EXAMPLE 1: WHAT THOMAS JEFFERSON SAID:

An elective despotism was not the government we fought for, but one which should not only be founded on true free principles, but in which the powers of government should be so divided and balanced among general bodies of magistracy, as that no one could transcend their legal limits without being effectually checked and restrained by the others.

JEFFERSON INTERPRETED: The people did not fight for a government where a single person rules with absolute power. Rather, American revolutionaries fought for a government where the balance of power was each branch of government that could properly check the power of the other.

WHAT IT MEANS TODAY: If the Supreme Court – the Judicial Branch – and the Senate – the Legislative Branch – will not properly hold President Trump and his executive power accountable, we are in danger of becoming the very government the founders fought against when they rebelled against the king and wrote the Constitution.

EXAMPLE 2: WHAT JAMES MADISON SAID:

“[U]nless these departments be so far connected and blended as to give to each a constitutional control over the others, the degree of separation which the maxim requires, as essential to a free government, can never in practice be duly maintained.”

MADISON INTERPRETED: Each branch of government must have appropriate control over the other to impose limits against one branch from exercising unrestrained power.

WHAT IT MEANS TODAY: The role of the justices who sit on the U.S. Supreme Court is to uphold the law and determine how the Constitution applies today. Brett Kavanaugh, who has expressed his view on presidential power as being above the Constitution’s provision for checks and balances, would likely enable President Trump immunity from criminal investigation, and the government would be losing a vital check on President Trump’s power.

EXAMPLE 3: WHAT THOMAS JEFFERSON SAID:

All the powers of government, legislative, executive, and judiciary, result to the legislative body. The concentrating these in the same hands is precisely the definition of despotic government.”

JEFFERSON INTERPRETED: If the same person holds all the power of each branch of government, he can put his interest above those of the people he represents.
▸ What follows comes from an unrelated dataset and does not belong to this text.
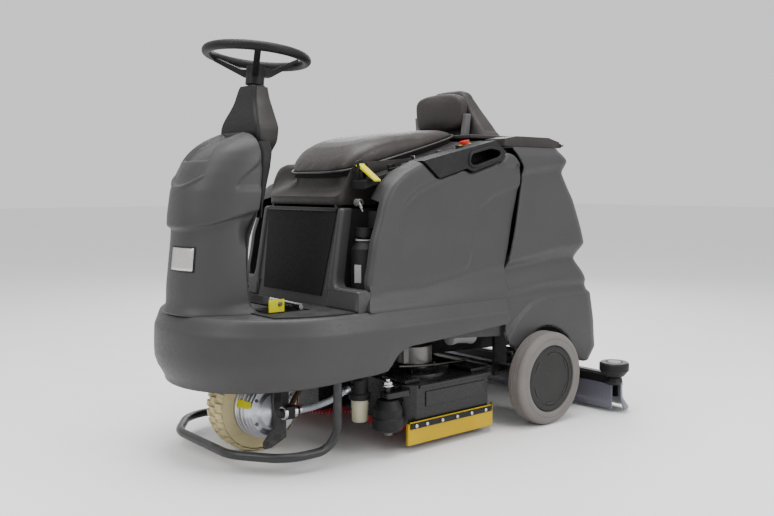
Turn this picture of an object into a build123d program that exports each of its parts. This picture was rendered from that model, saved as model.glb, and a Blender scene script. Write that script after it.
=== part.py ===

WHAT IT MEANS TODAY: If we allow President Trump to obtain effective control over all three branches of American government with appointment of Brett Kavanaugh to the U.S. Supreme Court, the President’s interests will supersede our most cherished freedom. President Trump, who is currently subject of multiple criminal investigations, must not be permitted to name the very Supreme Court justice who could determine his fate of those investigations should they reach the U.S. Supreme Court.

EXAMPLE 4: WHAT JAMES MADISON SAID:

“It will not be denied, that power is of an encroaching nature, and that it ought to be effectually restrained from passing the limits assigned to it.”

MADISON INTERPRETED: Those who hold power are generally inclined to take more than it was intended they should have. In government, one branch’s power needs to be constrained by the other branches.

WHAT IT MEANS TODAY: If the Supreme Court – the Judicial Branch – and the U.S. Senate – the Legislative Branch – do not provide the proper “checks” – e.g., hold accountable, President Trump’s executive power, he will likely be shielded from criminal or constitutional scrutiny and his power will be unchecked. We must #Disrupt the process so that we preserve our country’s values of democracy, freedom and human and civil rights for all. No president should be permitted to be above the law.

EXAMPLE 5: WHAT JAMES MADISON SAID:

“[I]t is evident that each department should have a will of its own; and consequently should be so constituted that the members of each should have as little agency as possible in the appointment of the members of the others.”

MADISON INTERPRETED: The system of checks and balances only works if government officials will check the power of each other.

WHAT IT MEANS TODAY: Each branch of government must exercise its own independent judgment and should not submit to the will of President Trump out of political opportunism, “business as usual”, or fear. It is every senator’s responsibility to halt consideration of any nominee until the multiple investigations of President Trump have concluded.